Thursday, April 10, 2008

I am here at Little Rock with directors of crafts schools and various crafts related organizations, and these are my folks... People who know the value of the hands in learning... People who are deeply engaged in the empowerment of others to reshape their lives as creators. When an object is lovingly crafted, much more is changed than the transformation of raw material into useful form. The maker is changed, too. He or she reflects higher values, greater aspirations, and increased competence.
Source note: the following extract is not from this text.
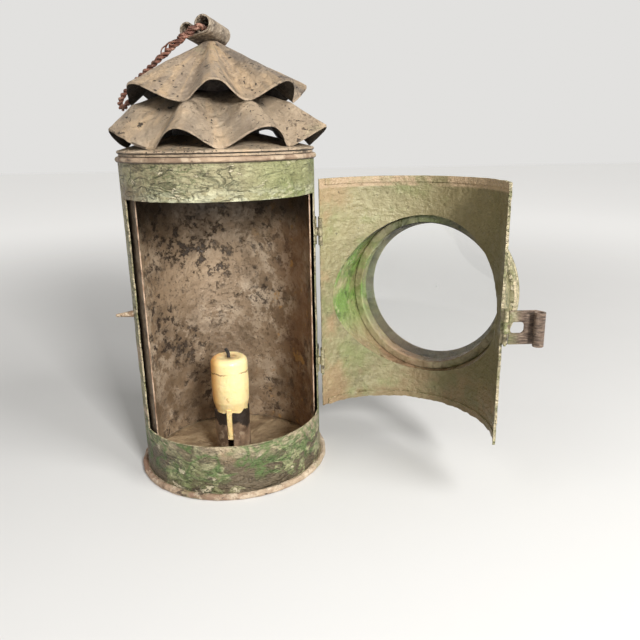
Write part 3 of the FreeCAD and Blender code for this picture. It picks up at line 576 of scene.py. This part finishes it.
def old_glass(name):
    """Thin clear glass, faintly dusty."""
    f = Finish(name)
    f.shader.inputs["Transmission Weight"].default_value = 1.0
    f.shader.inputs["IOR"].default_value = 1.45
    dust = f.patches(40, 0.56, 0.75, detail=3.0)
    tone = f.over(f.both(dust, 0.12), (0.965, 0.972, 0.968), (0.80, 0.79, 0.75))
    return f.done(tone, f.level(dust, 0.01, 0.08))


def tube_finish(name):
    """Old paint outside the lens tube, and the bore's own colours inside it."""
    tones = colours()
    f = Finish(name)
    away = f.vector("SUBTRACT", f.point, (door_centre.x, door_centre.y, lens_height))
    along = f.vector("PROJECT", away, (math.cos(lens_turn), math.sin(lens_turn), 0.0))
    facing = f.vector("DOT_PRODUCT", f.vector("SUBTRACT", away, along), f.normal, output="Value")
    outer = Coat(f, (0.235, 0.205, 0.105), tones.paint_sage, f.patches(30, 0.38, 0.62))
    outer.lay(tones.rust, 0.7, f.patches(46, 0.54, 0.64, detail=9.0))
    outer.lay(tones.paint_emerald, 0.6, f.patches(24, 0.48, 0.64, (0.3, 0.1, 0.7)))
    outer.lay((0.055, 0.070, 0.022), 0.7, f.wrinkles(90, 0.05))
    colour = f.over(f.above(facing, -0.02, 0.02), tube_bore(f), outer.colour)
    lumpy = f.bump(f.patches(60, 0.2, 0.8), sizes().lump_height * 2.2)
    rough = f.level(f.patches(120, 0.3, 0.7), 0.14, 0.42)
    return f.done(colour, rough, f.bump(f.patches(300, 0.3, 0.7), 0.0003, lumpy))


def floor_finish(name):
    """Pale floor, which shines out to the room's own tone where no lamp reaches it."""
    f = Finish(name)
    f.shader.inputs["Specular IOR Level"].default_value = 0.2
    tone = colours().floor
    paler = tuple(min(1.0, channel * 1.03) for channel in tone)
    far = f.above(f.facing(output="Radius"), 0.20, 1.10)
    glow = f.over(f.both(f.seen(), far), (0.0, 0.0, 0.0), (0.47, 0.465, 0.455))
    f.feed(f.shader.inputs["Emission Color"], glow)
    f.shader.inputs["Emission Strength"].default_value = 1.0
    return f.done(f.over(f.patches(3, 0.3, 0.7), tuple(tone), paler), 0.8)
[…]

I have this challenging conversation going on with the Provost of Columbia University. He was kind at first and then has chosen to ignore my gentle entreaties to regard the hands. But as a maker, I have learned persistence. Above is a photo of St. John the Divine, or as some in New York call it, "St. John the Unfinished". It is on Amsterdam, one block southeast of Columbia and serves as an apt symbol of humanity when the hands are forgotten or ignored. One tower is missing and the other just a stub. Worked stopped decades ago. Who in these days understands the value of craftsmanship and what it means to develop skill? In the meantime, if those engaged in politics and academia were to understand the way crafting shapes the lives of makers in finer form and in reflection of higher purpose and truth, they might glimpse their own potential to transform our society to be just, humane and enlightened.

Perhaps here at CODA we will form a hand tribe and with the strength of shared vision, make a start on change.